- Work required -
Give the data again exactly, from its opening line through the line in which "SHANK_RING_THICKNESS = 0.0022" appears.

****************

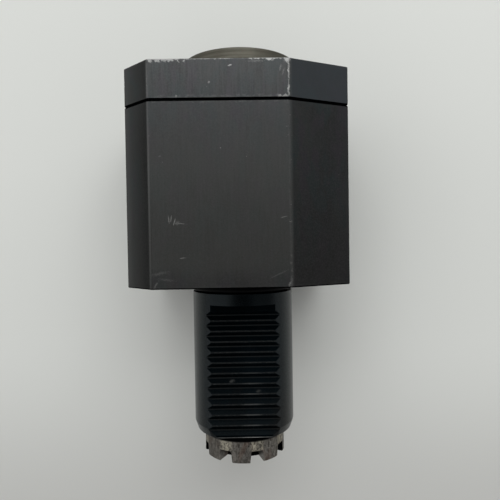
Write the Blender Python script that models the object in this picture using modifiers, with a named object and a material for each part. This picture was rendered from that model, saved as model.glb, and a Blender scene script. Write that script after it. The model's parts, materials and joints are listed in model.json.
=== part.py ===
# Axial live tool holder with a 40 mm toothed shank, an eight-claw drive dog and a collet spindle.
# Lengths are metres. The holder is modelled upright on its spindle axis: +Z runs from the drive dog
# to the nose, Z = 0 is the flange face, -Y is the front with the teeth and +Y is the back.
# The tool_axis empty then lays the whole holder on its back, with the nose towards +Y.

import math

import bmesh
import bpy
from mathutils import Matrix, Vector

# Clearances
FIT_GAP = 0.0003
RUNNING_GAP = 0.0005

# Housing outline, measured from the spindle axis
SIDE_LEFT = 0.0417
SIDE_RIGHT = 0.0396
FRONT = 0.0316
BACK = 0.0415
LEFT_CHAMFER = 0.0102
RIGHT_CHAMFER_WIDTH = 0.0225
RIGHT_CHAMFER_DEPTH = 0.0103
BACK_CHAMFER = 0.0100
EDGE_BREAK = 0.00045
HOUSING_LENGTH = 0.0652
COVER_THICKNESS = 0.0138

# Shank and its teeth
SHANK_DIAMETER = 0.040
SHANK_LENGTH = 0.0584
SHANK_LEAD_LENGTH = 0.0032
SHANK_LEAD_DEPTH = 0.0011
SHANK_BORE_DIAMETER = 0.020
TOOTH_PITCH = 0.004
TOOTH_DEPTH = 0.0014
TOOTH_LAND = 0.0006
TOOTH_COUNT = 12
TEETH_HEIGHT = 0.01575
FIRST_TOOTH_GAP = 0.0117
TEETH_START = 0.0077

# Shank seal ring
SHANK_RING_GROOVE_WIDTH = 0.0033
SHANK_RING_GROOVE_DEPTH = 0.0020
SHANK_RING_THICKNESS = 0.0022

# Spindle
NOSE_DIAMETER = 0.045
NOSE_PROTRUSION = 0.0072
NOSE_EDGE = 0.0008
SHOULDER_DIAMETER = 0.036
TAIL_DIAMETER = 0.017
NUT_THREAD_DIAMETER = 0.032
NUT_THREAD_LENGTH = 0.0145
TOOL_CLEARANCE_DIAMETER = 0.017
TOOL_CLEARANCE_LENGTH = 0.008
SPINDLE_PLUG_DIAMETER = 0.008
SPINDLE_PLUG_LENGTH = 0.005

# Bearings: bore, outside diameter and width are the catalogue sizes of 7006, 6005 and HK1712
FRONT_BORE = 0.030
FRONT_OUTSIDE = 0.055
FRONT_WIDTH = 0.013
FRONT_BALL = 0.0068
FRONT_BALL_COUNT = 11
REAR_BORE = 0.025
REAR_OUTSIDE = 0.047
REAR_WIDTH = 0.012
REAR_BALL = 0.0070
REAR_BALL_COUNT = 9
RING_EDGE = 0.0008
RACE_ANGLE = 50
CAGE_WALL_SHARE = 0.31
CAGE_WIDTH_SHARE = 1.37
SPACER_LENGTH = 0.006
SPACER_WALL = 0.003
NEEDLE_BEARING_OUTSIDE = 0.023
NEEDLE_BEARING_LENGTH = 0.012
NEEDLE_DIAMETER = 0.0015
NEEDLE_COUNT = 14
NEEDLE_CUP_WALL = 0.0009

# Pieces that hold the bearings
LOCK_NUT_OUTSIDE = 0.045
LOCK_NUT_LENGTH = 0.0078
LOCK_NUT_SLOT_WIDTH = 0.005
LOCK_NUT_SLOT_DEPTH = 0.0022
LOCK_NUT_SLOTS = 4
SPRING_SPACE = 0.0018
SPRING_THICKNESS = 0.0004
SPRING_WAVES = 4
CLIP_THICKNESS = 0.0012
CLIP_WIDTH = 0.0030
CLIP_GROOVE_DEPTH = 0.0006
CLIP_OPENING = 0.006
CLIP_POCKET_DIAMETER = 0.034
CLIP_POCKET_DEPTH = 0.003

# Seals
COVER_LIP_THICKNESS = 0.0038
COVER_SPIGOT = 0.0032
COVER_SPIGOT_WALL = 0.003
FRONT_SEAL_SECTION = 0.002
FRONT_SEAL_LENGTH = 0.007
REAR_SEAL_LENGTH = 0.003
REAR_SEAL_INSET = 0.0004
COVER_RING_THICKNESS = 0.0010
BORE_ENTRY_CHAMFER = 0.0022

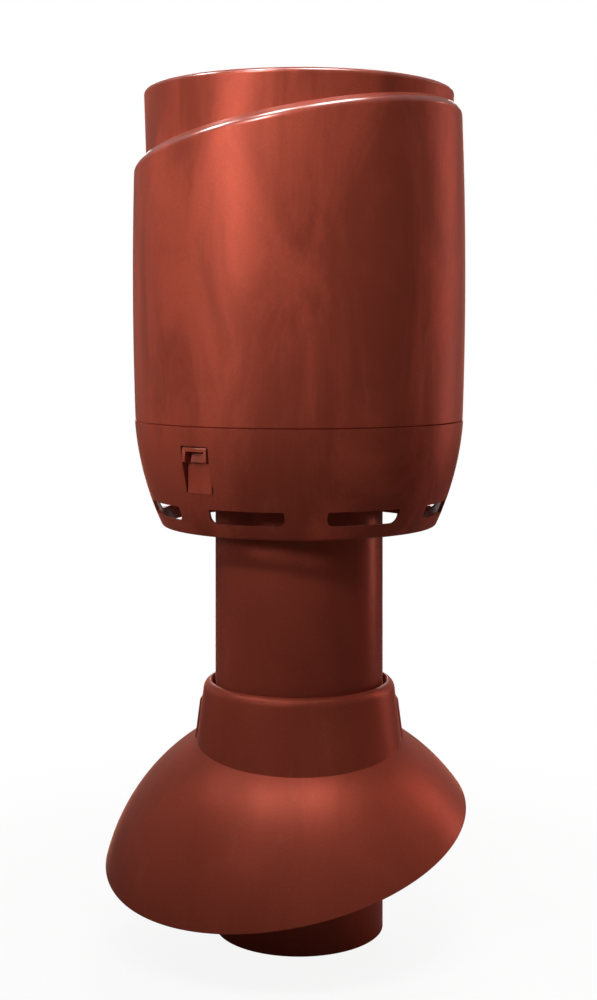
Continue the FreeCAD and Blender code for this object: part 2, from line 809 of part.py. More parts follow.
def make_dish():
    """A shallow cone with a drip edge, on four arms that end in screw lugs."""
    body = new_body("rain_dish")
    edge = lug_height + size.dish_lift
    wall = size.dish_wall
    apex = edge + size.dish_rise
    drip = edge - size.drip_depth
    revolve(body, "dish_section", [
        (0, apex - wall),
        (size.dish_radius - wall, edge - wall),
        (size.dish_radius - wall, drip),
        (size.dish_radius, drip),
        (size.dish_radius, edge),
        (0, apex),
    ])
    arm = extrude(body, "arm", "XZ_Plane", [
        (size.arm_inner_radius, apex - wall - size.lug_wall),
        (size.arm_inner_radius, drip),
        (size.dish_radius - size.lug_wall, lug_height),
        (boss_circle, lug_height),
        (boss_circle, boss_low),
        (boss_circle - size.boss_radius - size.lug_wall, boss_low),
        (size.dish_radius, drip + size.lug_wall),
        (size.dish_radius - wall, edge - wall / 2),
    ], size.arm_wall)
    lug_sketch = new_sketch(body, "lug_outline", "XY_Plane")
    centre = Vector(boss_circle.value, 0, 0)
    circle = lug_sketch.addGeometry(Part.Circle(centre, Vector(0, 0, 1), size.lug_radius.value), False)
    pin_point(lug_sketch, circle, 3, boss_circle, 0)
    radius = lug_sketch.addConstraint(Sketcher.Constraint("Radius", circle, size.lug_radius.value))
    bind(lug_sketch, f"Constraints[{radius}]", size.lug_radius)
    lug_sketch.AttachmentOffset = Placement(Vector(0, 0, lug_height.value), Rotation())
    lug_sketch.setExpression("AttachmentOffset.Base.z", lug_height.text)
    lug = body.newObject("PartDesign::Pad", "lug")
    lug.Profile = lug_sketch
    bind(lug, "Length", size.lug_wall)
    doc.recompute()
    repeat(body, "arms", [arm, lug], size.arm_count)
    body.Placement = Placement(Vector(), facing(size.arm_azimuth))
    holes = [upright_cylinder(f"lug_hole_{number}", size.screw_radius + size.screw_gap,
                              lug_height - CLEAR, boss_low + CLEAR, boss_circle, azimuth)
             for number, azimuth in enumerate(around(size.arm_azimuth, size.arm_count), start=1)]
    body.Label = "dish_form"
    return cut("rain_dish_cut", body, fuse("lug_holes", holes))


def make_screw(name, length):
    """A screw that stands on its point at the origin, with its spherical head up."""
    body = new_body(name)
    shank = size.screw_radius
    crown = length + size.head_height
    crown_rise = size.head_height - size.head_edge
    crown_radius = (size.head_radius * size.head_radius + crown_rise * crown_rise) / (crown_rise * 2)
    half = size.head_radius / 2
    revolve(body, f"{name}_section", [
        (0, 0),
        (shank, size.screw_point),
        (shank, length),
        (size.head_radius, length),
        (size.head_radius, length + size.head_edge),
        (0, crown, half, crown - crown_radius + root(crown_radius * crown_radius - half * half)),
    ])
    return body


def make_screws():
    """Two screws through the collar, three through the cap's hub and four up into the shell's bosses."""
    made = {}
    tip = pipe_bore + size.tip_cover
    for side, azimuth in sides():
        name = f"hood_screw_{side}"
        screw = make_screw(name, head_seat() - tip)
        x, y = turned(tip, as_size(0), azimuth)
        made[name] = place(screw, x, y, hood_screw_height, outward(azimuth))
    for number, azimuth in enumerate(around(size.cap_screw_azimuth, size.cap_screw_count), start=1):
        name = f"cap_screw_{number}"
        screw = make_screw(name, hub_radius - tip)
        x, y = turned(tip, as_size(0), azimuth)
        made[name] = place(screw, x, y, cap_screw_height, outward(azimuth))
    for number, azimuth in enumerate(around(size.arm_azimuth, size.arm_count), start=1):
        name = f"dish_screw_{number}"
        screw = make_screw(name, size.dish_screw_length)
        x, y = turned(boss_circle, as_size(0), azimuth)
        made[name] = place(screw, x, y, lug_height + size.dish_screw_length, Rotation(Vector(1, 0, 0), 180))
    return made


def export(pieces):
    """Check every object of the document, then write each piece to its own file."""
    doc.recompute()
    failed = [item.Name for item in doc.Objects if "Invalid" in item.State or "Error" in item.State]
    if failed:
        raise ValueError(f"objects that failed: {failed}")
    for name, piece in pieces.items():
        if piece.Shape.isNull() or not piece.Shape.isValid():
            raise ValueError(f"{name} has no valid shape")
        if len(piece.Shape.Solids) != 1:
            raise ValueError(f"{name} has {len(piece.Shape.Solids)} solids")
    os.makedirs("parts", exist_ok=True)
    for name, piece in pieces.items():
        piece.Label = name
        piece.Shape.exportStep(os.path.join("parts", f"{name}.step"))
        print(name, round(piece.Shape.Volume), piece.Shape.BoundBox)


def main():
    pieces = {
        "vent_pipe": make_pipe(),
        "roof_hood": make_hood(),
        "hood_seal": make_seal(),
        "cap_base": make_cap_base(),
        "cap_shell": make_cap_shell(),
        "rain_dish": make_dish(),
    }
    pieces.update(make_screws())
    export(pieces)


main()
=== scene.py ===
"""Roof vent pipe in tile-red plastic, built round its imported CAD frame.

A standing pipe, a slotted two-part rain cap on its head and a domed roof hood round its foot.
All lengths are in metres. Azimuths are counted from the front (-Y) and grow towards +X.
"""

import math

import bpy
import numpy as np
from bpy.props import FloatProperty, FloatVectorProperty, IntProperty, PointerProperty
from bpy.types import Operator, Panel, PropertyGroup
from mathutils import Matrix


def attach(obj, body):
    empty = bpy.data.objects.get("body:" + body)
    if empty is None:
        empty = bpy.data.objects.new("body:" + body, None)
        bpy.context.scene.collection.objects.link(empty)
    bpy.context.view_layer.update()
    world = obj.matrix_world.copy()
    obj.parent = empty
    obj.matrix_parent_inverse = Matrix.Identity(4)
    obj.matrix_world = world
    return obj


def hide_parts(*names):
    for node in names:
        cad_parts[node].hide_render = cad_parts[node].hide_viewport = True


bl_info = {
    "name": "Roof Vent Pipe",
    "version": (1, 0, 0),
    "blender": (4, 5, 0),
    "location": "View3D > Sidebar > Roof Vent",
    "description": "Dresses the packed frame of a roof vent pipe in moulded plastic",
    "category": "Add Mesh",
}

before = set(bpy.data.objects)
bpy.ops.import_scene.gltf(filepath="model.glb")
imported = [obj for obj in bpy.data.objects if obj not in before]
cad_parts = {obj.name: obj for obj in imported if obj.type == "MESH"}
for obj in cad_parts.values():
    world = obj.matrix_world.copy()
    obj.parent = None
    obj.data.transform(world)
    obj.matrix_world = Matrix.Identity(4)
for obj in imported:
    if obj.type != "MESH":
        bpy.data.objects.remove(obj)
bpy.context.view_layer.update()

MM = 0.001
TURN = 2 * math.pi
UP = np.array((0, 0, 1))


# Sizes and colours --------------------------------------------------------------------------
# Each of the next functions gives properties by name, ready for a group's annotations.


def label(name):
    """A property's name in words."""
    return name.replace("_", " ").capitalize()


def lengths(**sizes):
    """Lengths, each given in millimetres and with what it measures."""
    return {name: FloatProperty(name=label(name), description=text, default=size * MM, min=0.0,
                                unit="LENGTH", precision=5)
            for name, (size, text) in sizes.items()}


def angles(**turns):
    """Angles, each given in degrees and with what it turns."""
    return {name: FloatProperty(name=label(name), description=text, default=math.radians(turn),
                                subtype="ANGLE", unit="ROTATION")
            for name, (turn, text) in turns.items()}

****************

- Reply -
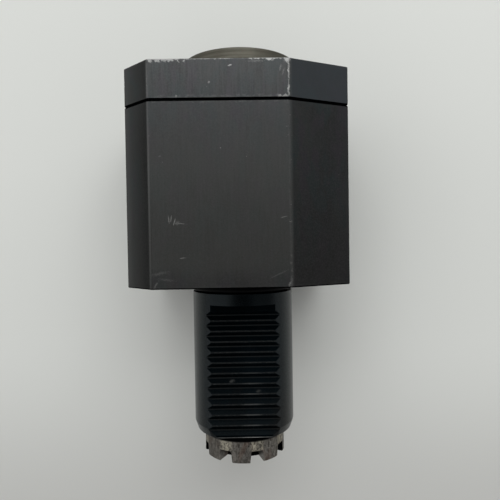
Write the Blender Python script that models the object in this picture using modifiers, with a named object and a material for each part. This picture was rendered from that model, saved as model.glb, and a Blender scene script. Write that script after it. The model's parts, materials and joints are listed in model.json.
=== part.py ===
# Axial live tool holder with a 40 mm toothed shank, an eight-claw drive dog and a collet spindle.
# Lengths are metres. The holder is modelled upright on its spindle axis: +Z runs from the drive dog
# to the nose, Z = 0 is the flange face, -Y is the front with the teeth and +Y is the back.
# The tool_axis empty then lays the whole holder on its back, with the nose towards +Y.

import math

import bmesh
import bpy
from mathutils import Matrix, Vector

# Clearances
FIT_GAP = 0.0003
RUNNING_GAP = 0.0005

# Housing outline, measured from the spindle axis
SIDE_LEFT = 0.0417
SIDE_RIGHT = 0.0396
FRONT = 0.0316
BACK = 0.0415
LEFT_CHAMFER = 0.0102
RIGHT_CHAMFER_WIDTH = 0.0225
RIGHT_CHAMFER_DEPTH = 0.0103
BACK_CHAMFER = 0.0100
EDGE_BREAK = 0.00045
HOUSING_LENGTH = 0.0652
COVER_THICKNESS = 0.0138

# Shank and its teeth
SHANK_DIAMETER = 0.040
SHANK_LENGTH = 0.0584
SHANK_LEAD_LENGTH = 0.0032
SHANK_LEAD_DEPTH = 0.0011
SHANK_BORE_DIAMETER = 0.020
TOOTH_PITCH = 0.004
TOOTH_DEPTH = 0.0014
TOOTH_LAND = 0.0006
TOOTH_COUNT = 12
TEETH_HEIGHT = 0.01575
FIRST_TOOTH_GAP = 0.0117
TEETH_START = 0.0077

# Shank seal ring
SHANK_RING_GROOVE_WIDTH = 0.0033
SHANK_RING_GROOVE_DEPTH = 0.0020
SHANK_RING_THICKNESS = 0.0022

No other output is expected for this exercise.